By this point Billie Whitelaw had appeared in about a dozen feature films, of which the more notable were Small Hotel (1957) and the following year's Carve Her Name With Pride. In 1961, she was cast with Peter Finch, Stanley Holloway and Donald Pleasence in No Love for Johnnie and in 1968 she won a Bafta for her role in Charlie Bubbles opposite Albert Finney, who played a successful writer returning to his working-class roots in Manchester. The pair, who had a brief affair, had a similarly successful excursion in Gumshoe (1971), while she won a second Bafta for her role as Hayley Mills's mother in Roy Boulting's suspense drama Twisted Nerve (1969).

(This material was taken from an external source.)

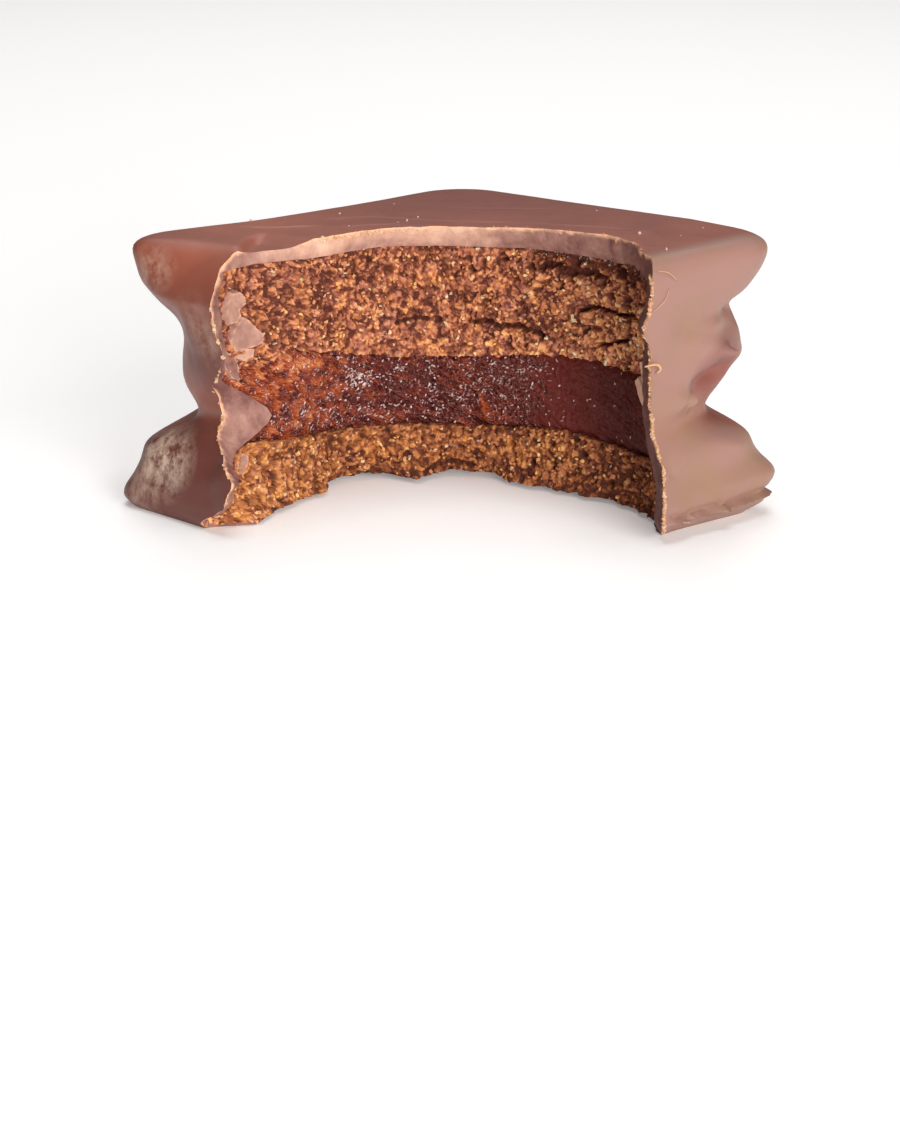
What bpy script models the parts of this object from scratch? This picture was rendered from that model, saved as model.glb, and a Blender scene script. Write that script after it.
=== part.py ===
"""A square alfajor with one corner bitten off.

Two biscuits hold a layer of dulce de leche, and a chocolate coat wraps all
three. The sides run along X and Y, the bitten corner points to +X -Y, and the
origin is on the base, below the middle of the whole biscuit.
"""

import math

import bmesh
import bpy

# Driving dimensions, in metres and degrees.

# Outside of the coat, base to rim: height, half of the side, corner radius.
COAT_RINGS = (
    (0.0000, 0.0254, 0.0026),
    (0.0012, 0.0262, 0.0024),
    (0.0026, 0.0263, 0.0027),
    (0.0046, 0.0260, 0.0036),
    (0.0066, 0.0256, 0.0050),
    (0.0082, 0.0251, 0.0060),
    (0.0094, 0.0245, 0.0080),
    (0.0106, 0.0239, 0.0118),
    (0.0123, 0.0235, 0.0128),
    (0.0143, 0.0237, 0.0116),
    (0.0172, 0.0242, 0.0118),
    (0.0205, 0.0243, 0.0122),
    (0.0224, 0.0245, 0.0114),
    (0.0238, 0.0250, 0.0094),
    (0.0256, 0.0256, 0.0076),
    (0.0276, 0.0259, 0.0066),
    (0.0291, 0.0259, 0.0056),
    (0.0298, 0.0255, 0.0054),
    (0.0302, 0.0245, 0.0058),
    (0.0301, 0.0200, 0.0070),
)

# Inside of the coat, bottom to top, in the same three measures.
HOLLOW_RINGS = (
    (0.0008, 0.0239, 0.0056),
    (0.0040, 0.0241, 0.0060),
    (0.0068, 0.0236, 0.0072),
    (0.0090, 0.0224, 0.0100),
    (0.0118, 0.0217, 0.0110),
    (0.0146, 0.0221, 0.0108),
    (0.0170, 0.0226, 0.0108),
    (0.0220, 0.0229, 0.0106),
    (0.0252, 0.0234, 0.0090),
    (0.0284, 0.0233, 0.0082),
)

# Swellings (+) and dents (-) of the coat: bearing, height, half spread of each, push.
COAT_LUMPS = (
    (45.0, 0.0285, 16.0, 0.0026, 0.0008),
    (43.0, 0.0192, 13.0, 0.0030, 0.0038),
    (45.0, 0.0242, 10.0, 0.0012, -0.0008),
    (45.0, 0.0103, 13.0, 0.0018, 0.0024),
    (45.0, 0.0048, 13.0, 0.0017, 0.0016),
    (30.0, 0.0000, 27.0, 0.0012, -0.0022),
    (28.0, 0.0212, 6.0, 0.0020, 0.0013),
    (29.0, 0.0168, 7.0, 0.0018, -0.0016),
    (22.0, 0.0150, 5.0, 0.0022, 0.0008),
    (30.0, 0.0088, 11.0, 0.0020, 0.0009),
    (208.0, 0.0290, 11.0, 0.0022, 0.0014),
    (225.0, 0.0010, 13.0, 0.0024, 0.0010),
    (225.0, 0.0225, 12.0, 0.0080, 0.0007),
    (232.0, 0.0200, 8.0, 0.0030, -0.0004),
    (240.0, 0.0125, 9.0, 0.0026, -0.0012),
    (135.0, 0.0195, 13.0, 0.0034, 0.0020),
    (135.0, 0.0055, 12.0, 0.0024, 0.0010),
    (90.0, 0.0190, 11.0, 0.0034, 0.0012),
    (108.0, 0.0110, 9.0, 0.0026, -0.0009),
    (70.0, 0.0225, 8.0, 0.0022, 0.0009),
    (166.0, 0.0200, 9.0, 0.0032, 0.0012),
    (190.0, 0.0140, 10.0, 0.0030, -0.0010),
    (205.0, 0.0185, 8.0, 0.0028, 0.0009),
)

# The chocolate on top thickens towards +X, from nothing at -X.
TOP_RISE = 0.0015
TOP_RISE_FROM = -0.0260
TOP_RISE_RUN = 0.0390
TOP_RISE_LOW = 0.0245
TOP_RISE_HIGH = 0.0290

# Where the teeth pushed the coat in over the dulce de leche.
HOLLOW_LUMPS = (
    (237.0, 0.0112, 14.0, 0.0027, -0.0046),
)

BISCUIT_BASE = 0.0011
BISCUIT_MEETS_FILLING = 0.0071
FILLING_MEETS_LID = 0.0162
LID_TOP = 0.0281
GAP = 0.0003

RING_SEGMENTS = 72
CORNER_CROWDING = 0.5

# The bite, in a frame turned so that "along" runs across it and "deep" into it.
BITE_BEARING = 135.0
BITE_ALONG = 0.0003
BITE_DEEP = -0.0125
BITE_STEPS = 54
BITE_LEVELS = (-0.0020, 0.0030, 0.0075, 0.0120, 0.0160, 0.0205, 0.0255, 0.0320)
BITE_OPEN_END = 0.0600

# Marks of single teeth: bearing across the bite, half width in degrees, reach.
# A mark of shape 0.5 is an ellipse with sharp cusps beside it, and 1 is a soft swell.
LOWER_ARCH = 0.0212
LOWER_TEETH = (
    (178.0, 9.0, 0.0276),
    (118.0, 13.0, 0.0255),
    (87.0, 12.0, 0.0246),
    (14.0, 31.0, 0.0233),
)
UPPER_ARCH = 0.0202
UPPER_TEETH = (
    (176.0, 32.0, 0.0258),
    (104.0, 24.0, 0.0213),
    (62.0, 20.0, 0.0209),
    (18.0, 34.0, 0.0220),
)
LOWER_MARK_SHAPE = 0.5
UPPER_MARK_SHAPE = 1.0
TEETH_MEET_LOW = 0.0060
TEETH_MEET_HIGH = 0.0180

COAT_STANDS_PROUD = -0.0004
FILLING_SET_BACK = 0.0007

# name: base colour, roughness
FINISHES = {
    "milk_chocolate": ((0.120, 0.052, 0.040, 1.0), 0.38),
    "cocoa_biscuit": ((0.235, 0.098, 0.028, 1.0), 0.90),
    "dulce_de_leche": ((0.105, 0.018, 0.010, 1.0), 0.22),
}


def clear_objects():
    for thing in list(bpy.data.objects):
        bpy.data.objects.remove(thing, do_unlink=True)


def make_finish(name):
    colour, roughness = FINISHES[name]
    finish = bpy.data.materials.new(name)
    finish.use_nodes = True
    shader = finish.node_tree.nodes["Principled BSDF"]
    shader.inputs["Base Color"].default_value = colour
    shader.inputs["Roughness"].default_value = roughness
    shader.inputs["Metallic"].default_value = 0.0
    return finish


def ease(value):
    """Runs smoothly from 0 to 1 as value does, and stays level outside."""
    held = min(max(value, 0.0), 1.0)
    return held * held * (3.0 - 2.0 * held)


def square_reach(bearing, half, corner):
    """Distance from the axis to a rounded square's outline at a bearing in radians."""
    quarter = math.pi / 2
    folded = abs((bearing + quarter / 2) % quarter - quarter / 2)
    flat = half - corner
    if half * math.tan(folded) <= flat:
        return half / math.cos(folded)
    lean = flat * (math.cos(folded) + math.sin(folded))
    return lean + math.sqrt(lean * lean - 2 * flat * flat + corner * corner)


def lump_push(lumps, bearing, height):
    """Sum of all swellings and dents at a bearing in radians and a height."""
    push = 0.0
    for centre, level, wide, tall, depth in lumps:
        turn = (math.degrees(bearing) - centre + 180.0) % 360.0 - 180.0
        push += depth * math.exp(-((turn / wide) ** 2) - ((height - level) / tall) ** 2)
    return push


def top_rise(x, height):
    """How much thicker the top has set at a place on the coat."""
    across = (x - TOP_RISE_FROM) / TOP_RISE_RUN
    near_top = (height - TOP_RISE_LOW) / (TOP_RISE_HIGH - TOP_RISE_LOW)
    return TOP_RISE * min(max(across, 0.0), 1.0) * ease(near_top)


def ring_at(rings, height):
    """Half side and corner radius at a height between the given rings."""
    for low, high in zip(rings, rings[1:]):
        if height <= high[0]:
            break
    share = min(max((height - low[0]) / (high[0] - low[0]), 0.0), 1.0)
    half = low[1] + share * (high[1] - low[1])
    corner = low[2] + share * (high[2] - low[2])
    return half, corner


def add_ring(body, height, half, corner, lumps):
    """One closed outline at a height, with its points crowded towards the corners."""
    ring = bmesh.ops.create_circle(body, segments=RING_SEGMENTS, radius=1.0)["verts"]
    for vert in ring:
        step = math.atan2(vert.co.y, vert.co.x)
        bearing = step + CORNER_CROWDING / 4 * math.sin(4 * step)
        reach = square_reach(bearing, half, corner) + lump_push(lumps, bearing, height)
        vert.co = (reach * math.cos(bearing), reach * math.sin(bearing), height)
    return list({edge for vert in ring for edge in vert.link_edges})


def link_object(name, body, finish=None):
    """Turns the body into an object whose faces point out."""
    bmesh.ops.recalc_face_normals(body, faces=body.faces)
    mesh = bpy.data.meshes.new(name)
    body.to_mesh(mesh)
    body.free()
    if finish:
        mesh.materials.append(finish)
        mesh.shade_smooth()
    thing = bpy.data.objects.new(name, mesh)
    bpy.context.collection.objects.link(thing)
    return thing


def skin_rings(body, loops):
    """Joins neighbouring outlines with walls and closes both ends."""
    for low, high in zip(loops, loops[1:]):
        bmesh.ops.bridge_loops(body, edges=low + high)
    for end in (loops[0], loops[-1]):
        bmesh.ops.contextual_create(body, geom=end)


def lofted_solid(name, rings, lumps, finish=None):
    body = bmesh.new()
    loops = [add_ring(body, height, half, corner, lumps) for height, half, corner in rings]
    skin_rings(body, loops)
    return link_object(name, body, finish)


def layer_solid(name, low, high, finish):
    """The slab of the hollow between two heights, a gap smaller all round."""
    levels = [low] + [ring[0] for ring in HOLLOW_RINGS if low < ring[0] < high] + [high]
    rings = []
    for height in levels:
        half, corner = ring_at(HOLLOW_RINGS, height)
        rings.append((height, half - GAP, corner))
    return lofted_solid(name, rings, HOLLOW_LUMPS, finish)


def arch_reach(bearing, arch, teeth, shape):
    """How far the bite reaches at a bearing in degrees, with its tooth marks."""
    reach = arch
    for centre, wide, tooth_reach in teeth:
        inside = 1.0 - ((bearing - centre) / wide) ** 2
        if inside > 0.0:
            reach = max(reach, arch + (tooth_reach - arch) * inside ** shape)
    return reach


def bite_reach(bearing, height):
    upper = arch_reach(bearing, UPPER_ARCH, UPPER_TEETH, UPPER_MARK_SHAPE)
    lower = arch_reach(bearing, LOWER_ARCH, LOWER_TEETH, LOWER_MARK_SHAPE)
    share = ease((height - TEETH_MEET_LOW) / (TEETH_MEET_HIGH - TEETH_MEET_LOW))
    return lower + share * (upper - lower)


def bite_point(along, deep, height):
    """A point of the bite's frame in the biscuit's frame."""
    turn = math.radians(BITE_BEARING - 90.0)
    x = along * math.cos(turn) - deep * math.sin(turn)
    y = along * math.sin(turn) + deep * math.cos(turn)
    return x, y, height


def add_bite_outline(body, height, offset):
    """The arch of the bite at one height, open to well beyond the bitten corner."""
    points = []
    for step in range(BITE_STEPS + 1):
        bearing = 180.0 * step / BITE_STEPS
        reach = bite_reach(bearing, height) + offset
        along = BITE_ALONG + reach * math.cos(math.radians(bearing))
        deep = BITE_DEEP + reach * math.sin(math.radians(bearing))
        points.append(bite_point(along, deep, height))
    points.append(bite_point(-BITE_OPEN_END, BITE_DEEP, height))
    points.append(bite_point(-BITE_OPEN_END, -BITE_OPEN_END, height))
    points.append(bite_point(BITE_OPEN_END, -BITE_OPEN_END, height))
    points.append(bite_point(BITE_OPEN_END, BITE_DEEP, height))
    corners = [body.verts.new(point) for point in points]
    return [body.edges.new(pair) for pair in zip(corners, corners[1:] + corners[:1])]


def bite_cutter(name, offset):
    body = bmesh.new()
    skin_rings(body, [add_bite_outline(body, height, offset) for height in BITE_LEVELS])
    return link_object(name, body)


def cut_away(solid, cutter):
    cut = solid.modifiers.new("less " + cutter.name, "BOOLEAN")
    cut.operation = "DIFFERENCE"
    cut.solver = "EXACT"
    cut.object = cutter
    cutter.hide_render = True
    cutter.display_type = "WIRE"


def chocolate_coat():
    coat = lofted_solid("chocolate_coat", COAT_RINGS, COAT_LUMPS, make_finish("milk_chocolate"))
    for vert in coat.data.vertices:
        vert.co.z += top_rise(vert.co.x, vert.co.z)
    cut_away(coat, lofted_solid("coat_hollow", HOLLOW_RINGS, HOLLOW_LUMPS))
    cut_away(coat, bite_cutter("coat_bite", COAT_STANDS_PROUD))


def biscuits():
    finish = make_finish("cocoa_biscuit")
    bite = bite_cutter("biscuit_bite", 0.0)
    bottom = layer_solid("bottom_biscuit", BISCUIT_BASE, BISCUIT_MEETS_FILLING - GAP / 2, finish)
    top = layer_solid("top_biscuit", FILLING_MEETS_LID + GAP / 2, LID_TOP, finish)
    cut_away(bottom, bite)
    cut_away(top, bite)


def filling():
    low = BISCUIT_MEETS_FILLING + GAP / 2
    high = FILLING_MEETS_LID - GAP / 2
    layer = layer_solid("filling", low, high, make_finish("dulce_de_leche"))
    cut_away(layer, bite_cutter("filling_bite", FILLING_SET_BACK))


def build_alfajor():
    clear_objects()
    chocolate_coat()
    biscuits()
    filling()


build_alfajor()
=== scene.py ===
import math
import random

import bmesh
import bpy
from mathutils import Matrix, Vector, noise


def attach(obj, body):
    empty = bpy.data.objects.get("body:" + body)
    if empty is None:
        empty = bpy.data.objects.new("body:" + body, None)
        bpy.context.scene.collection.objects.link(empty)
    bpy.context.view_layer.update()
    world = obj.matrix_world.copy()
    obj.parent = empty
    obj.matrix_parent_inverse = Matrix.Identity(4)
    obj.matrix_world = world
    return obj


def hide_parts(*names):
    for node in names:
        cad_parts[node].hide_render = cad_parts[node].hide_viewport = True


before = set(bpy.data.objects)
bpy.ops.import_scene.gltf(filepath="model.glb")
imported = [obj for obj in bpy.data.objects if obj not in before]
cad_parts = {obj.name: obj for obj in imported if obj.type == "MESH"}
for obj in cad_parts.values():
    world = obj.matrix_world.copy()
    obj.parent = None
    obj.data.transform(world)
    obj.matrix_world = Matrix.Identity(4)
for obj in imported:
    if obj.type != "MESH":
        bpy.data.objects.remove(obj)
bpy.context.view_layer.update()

noise.seed_set(7)           # the vector noise would otherwise change from run to run
mm = 0.001
diagonal = math.sqrt(0.5)


# the shared form: the same named sizes as the solids, in metres and degrees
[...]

She appeared in Alfred Hitchcock's penultimate film, Frenzy, in 1972. Her later performance as the evil nanny Mrs Baylock in The Omen (Richard Donner, 1976) rivalled Judith Anderson's turn as Mrs Danvers in Hitchcock's Rebecca for sheer menace and made her internationally known.

By this time, she had taken on many of the classic theatre roles and cemented her working relationship with Beckett. She was also frequently on television; she was TV actress of the year for a second time in 1972, and appeared in The Sextet (1972); A Tale of Two Cities and Private Schulz (both 1980); Jamaica Inn (1983); A Murder of Quality and Duel of Hearts (both 1991) and Jane Eyre (1996), amongst many others.

Among other highlights were the lead in an adaptation of PD James's An Unsuitable Job for a Woman (1982), The Secret Garden and Maurice (both 1987) and her turn as the domineering mother of the Kray twins in 1990. Her last film was the comedy Hot Fuzz, starring Simon Pegg and directed by Edgar Wright, in 2007.

Billie Whitelaw married, in 1952, the actor Peter Vaughan, but their relationship stalled and she embarked on an affair with the German-born writer and critic Robert Muller. After her divorce in 1966, they married and had a son. Billie Whitelaw appeared in several episodes of Muller's TV series Supernatural. He died in 1998.

She was appointed CBE in 1991, and received honorary doctorates from several universities, including St Andrews. In 1995 she published an autobiography Billie Whitelaw: who he? She gave her hobby as "pottering about the house", something she did in Hampstead, north London, and at her cottage in Suffolk until she moved into a nursing home earlier this year.

She is survived by her son, Matthew.